With gliders, users feel every change in wind current and the impact weather conditions have on flying, in addition to landing on the more meticulously rendered terrain. One of the slickest aircraft in the game isn’t even technically completed yet, with the experimental bush plane, the Draco X, included in the playable roster. To include the prototype in MSFS 2024, Got Friends has been working closely with the Draco X’s creator Mike Patey, innovating and testing out the prototype in the simulator and sharing the data as Patey shares information from his own real-world development.

“Working with him has been a unique experience because, not only are we creating his vision of what he wants in the future, but we’re experimenting as well,” Yaeger elaborates. “We’ve been able to experiment with the airframe and send information back to him. He’s been able to relay information back to us. We’re able to test it in the game.

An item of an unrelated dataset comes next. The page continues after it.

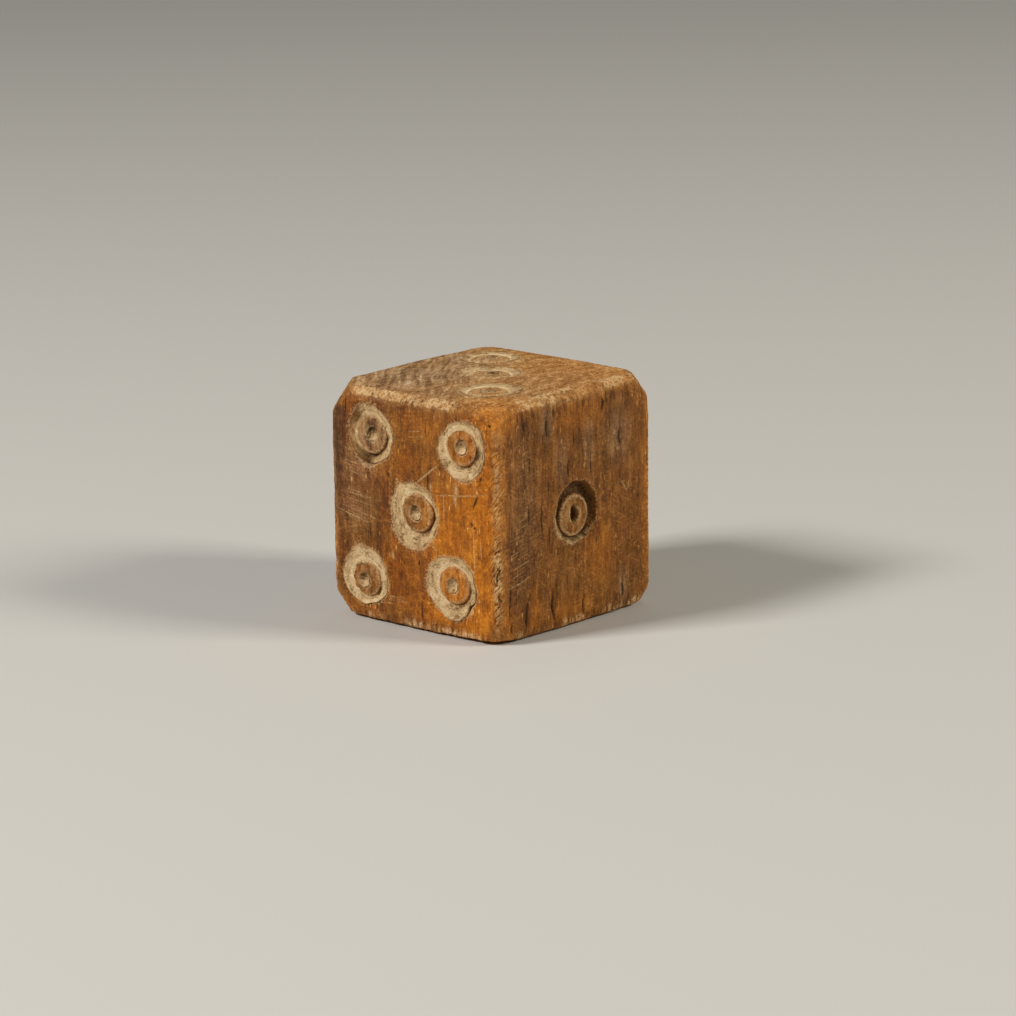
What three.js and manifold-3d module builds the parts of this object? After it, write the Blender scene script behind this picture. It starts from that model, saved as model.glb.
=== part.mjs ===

There is this weird cohesiveness there, which has been great to see. It feels like he’s innovating within the flight simulation as well as innovating within his work.”

The Evolution of Microsoft Flight Simulator

After a 14-year hiatus, Microsoft Flight Simulator returned bigger and better than ever under Asobo Studio and the team is looking to soar even higher with Microsoft Flight Simulator 2024. More than just a technical upgrade, the wealth of game modes and features, in addition to the usual environments and aircraft, have grown considerably as the most ambitious flight simulator on the market when it launches this November. In going bigger, Asobo Studio and its partners have ensured that new user accessibility is just as vital as the fidelity and authenticity of its presentation and handling.

“I’m excited to go up in the balloon and airship and see stuff because the fidelity is so amazing,” notes Christopher Burnett, co-founder of the development studio Working Title Simulations and a fan of Microsoft Flight Simulator since the early ‘90s. “Also, being on the Xbox platform certainly helps. That infrastructure lets people dabble and see if this is something that they think is cool. There’s a lot of democratizing that’s going on with flight sim because it’s more accessible.”

That democratization of Microsoft Flight Simulator, in turn, played a key role in informing the development of MSFS 2024. From the enormous user base for MSFS 2020, Asobo paid close attention to feedback from the game’s performance and desires from the community on how to develop a worthy follow-up that exceeded fan expectations. Neumann found this synchronicity and dynamic common ground with their users to lead to a “healthier” and personally rewarding development cycle for MSFS 2024 as he and the team prepare to share the latest title with the world.

“We almost completely reversed the typical way to make a game,” Neumann reveals. Typically, we sit in a room and design stuff. In this case, we asked ‘What do people want, what are their needs?’ and we reversed it completely. Our designs came from the community. I’ve been making games for over 30 years and I had never made games this way, and it’s better! I would never go back the other way.”

Microsoft Flight Simulator will be released on November 19 for PC and Xbox Series X|S.